On November 7th, it is scheduled that several Soviet delegations visit Pyongyang, among which the Friendship Association, a group of party activists (on vacation), the choir and dance ensemble from the Pacific military fleet, etc.
2. On the issue of Soviet-Korean relations, G. Chubotarenko pointed out that these are very good, and he emphasized in this respect that in the last quarter only six or seven Korean military delegations at the level of Deputy Minister went to the USSR, that a few days ago they signed an additional protocol for goods worth 10 million rubles, that this year 100 undergraduate students and 50 graduate students and Korean interns came to the Soviet Union for their studies. The Soviet diplomat mentioned that the USSR and the DPRK have recently perfected a series of new accords on various topics, which entail an intense exchange of delegations and cadres.

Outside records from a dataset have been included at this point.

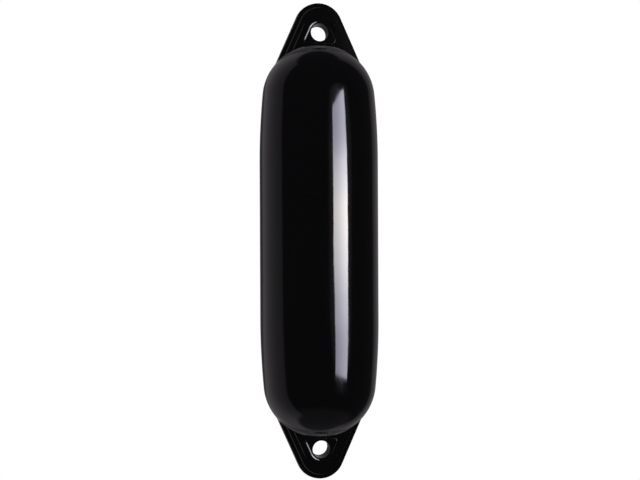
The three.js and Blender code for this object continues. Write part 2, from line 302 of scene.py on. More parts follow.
class RoundOutline:
    """Outline drawn tight round circles that are listed anticlockwise, each as x, z and radius."""

    def __init__(self, circles):
        self.circles = circles
        self.normals = []
        for here, there in zip(circles, circles[1:] + circles[:1]):
            along = math.atan2(there[1] - here[1], there[0] - here[0])
            apart = math.hypot(there[0] - here[0], there[1] - here[1])
            self.normals.append(along - math.acos((here[2] - there[2]) / apart))

    def spans(self):
        """Each circle with the first and last direction of its arc."""
        for i, circle in enumerate(self.circles):
            start = self.normals[i - 1]
            sweep = (self.normals[i] - start) % (2 * math.pi)
            yield circle, start, sweep

    def ring(self, inset, spacing=1.2):
        """Closed loop of points at an inset from the outline."""
        corners = []
        for (x, z, radius), start, sweep in self.spans():
            small = radius - inset
            count = max(3, int(abs(small) * sweep / spacing) + 1)
            corners.append(arc_points((x, z), small, start, start + sweep, count))
        loop = []
        for here, there in zip(corners, corners[1:] + corners[:1]):
            loop.append(here)
            gap = there[0] - here[-1]
            count = int(np.hypot(*gap) / spacing)
            if count > 1:
                loop.append(here[-1] + gap * (np.arange(1, count) / count)[:, None])
        return np.vstack(loop)

    def inset(self, x, z):
        """Distance inwards from the outline, less than nothing outside it."""
        far = np.full(np.shape(x), -np.inf)
        for (cx, cz, radius), normal in zip(self.circles, self.normals):
            far = np.maximum(far, (x - cx) * math.cos(normal) + (z - cz) * math.sin(normal) - radius)
        for (cx, cz, radius), start, sweep in self.spans():
            turn = (np.arctan2(z - cz, x - cx) - start) % (2 * math.pi)
            far = np.where(turn < sweep, np.hypot(x - cx, z - cz) - radius, far)
        return -far


def wedge(tip_z, tip_radius, foot_z, foot_radius, flank):
    """Rounded wedge: a round tip and two flanks that spread to a foot with round corners."""
    drop = (tip_z - foot_z) * math.sin(flank)
    reach = (tip_radius - foot_radius + drop) / math.cos(flank)
    return RoundOutline([
        (0, tip_z, tip_radius), (-reach, foot_z, foot_radius), (reach, foot_z, foot_radius)])


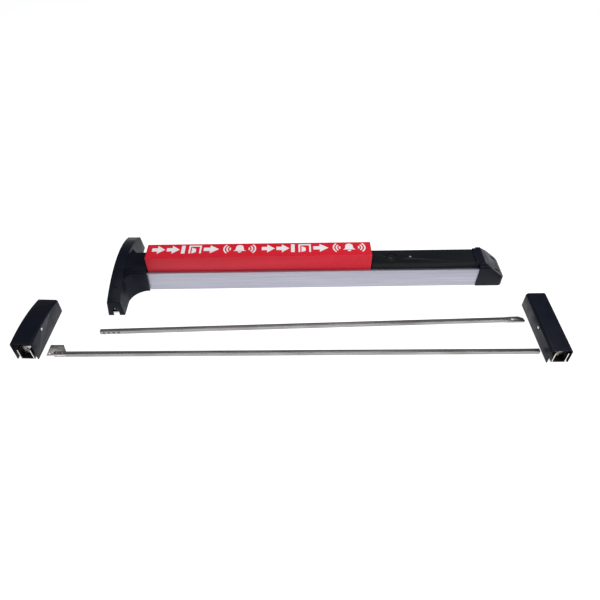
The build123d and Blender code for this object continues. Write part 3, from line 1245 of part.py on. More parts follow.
def model():
    """Every node of the kit by name."""
    nodes = {
        "rail_channel": rail_channel(), "rail_screws": rail_screws(), "splice_plate": splice_plate(),
        "push_pad": push_pad(), "sign_label": sign_label(), "pad_end_inserts": pad_end_inserts(),
        "pad_brackets": pad_brackets(), "pad_rivets": pad_rivets(), "spring_cups": spring_cups(),
        "return_springs": return_springs(), "spring_posts": spring_posts(), "pad_stops": pad_stops(),
        "micro_switches": micro_switches(), "crank_brackets": crank_brackets(),
        "crank_pivot_pins": crank_pivot_pins(), "drive_bar": drive_bar(),
        "head_cover": head_cover(), "head_cover_screws": head_cover_screws(),
        "head_chassis": head_chassis(), "rocker_post": rocker_post(), "head_rocker": head_rocker(),
        "head_rocker_pins": head_rocker_pins(), "upper_lifter": rod_lifter(180, 1),
        "lower_lifter": rod_lifter(0, -1), "lifter_guides": lifter_guides(),
        "alarm_cover": alarm_cover(), "cylinder_housing": cylinder_housing(),
        "cylinder_nut": cylinder_nut(), "key_plug": key_plug(), "lock_cam": lock_cam(),
        "status_lamp": status_lamp(), "alarm_tray": alarm_tray(), "circuit_board": circuit_board(),
        "battery_holder": battery_holder(), "battery": battery(), "sounder": sounder(),
        "end_cap": end_cap(), "end_cap_screws": end_cap_screws(),
        "end_bracket": end_bracket(),
    }
    for name, crank_x in zip(("left", "right"), CRANK_PLACES):
        nodes[name + "_crank"] = bell_crank(crank_x)
        nodes[name + "_crank_pins"] = bell_crank_pins(crank_x)
    top_makers = {"top_rod": top_rod, "top_rod_flag": top_rod_flag, "top_rod_rivets": top_rod_rivet_bodies}
    for name, make in top_makers.items():
        nodes[name] = laid(TOP_ROD_START, TOP_ROD_ANGLE, make())
    for name, make in (("bottom_rod", bottom_rod), ("bottom_rod_tongue", bottom_rod_tongue)):
        nodes[name] = laid(BOTTOM_ROD_START, BOTTOM_ROD_ANGLE, make())
    makers = {"cover": latch_cover, "cover_screw": latch_cover_screw, "chassis": latch_chassis,
              "carriage": latch_carriage, "bolt": latch_bolt, "spring": latch_spring}
    for name, case in (("top_latch_", TOP_CASE), ("bottom_latch_", BOTTOM_CASE)):
        for piece, make in makers.items():
            nodes[name + piece] = laid(case["place"], case["angle"], make(case))
    return nodes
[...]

G. Chubotarenko showed that there are intense exchanges on military issues as well, meaning that a lot of North Korean officers are currently receiving their advanced training in the USSR, and that hundreds of specialists – Soviet advisers on areas related to navy, air force and missiles are currently operating in North Korean military units, where they are offering technical assistance to the North Koreans.
3. On the issue of the recent Plenum of the Workers’ Party of Korea Central Committee, we noticed that the Soviet diplomat sought to minimize the gravity of the removal from the Korean party leadership of two of the members of the Central Committee, and of all other cadres, underlining instead that according to the information gathered by the Soviet Embassy, the removal of the respective elements from the party leadership was the result of several mistakes committed by these people, rejecting the idea that they were an anti-party and anti-Kim Il Sung faction, as rumors in the diplomatic corps have it.
G. Chubotarenko pointed out that they knew that Pak Geum-cheol [Pak Kum Chol], the former member of the Politburo Presidium of the Central Committee of the Workers’ Party of Korea, was guilty of not understanding the political line of the party, for which he was removed from his function and appointed the head of a factory in the countryside. All the other former party cadres were guilty of even more serious mistakes, which plighted the revolutionary movement in South Korea.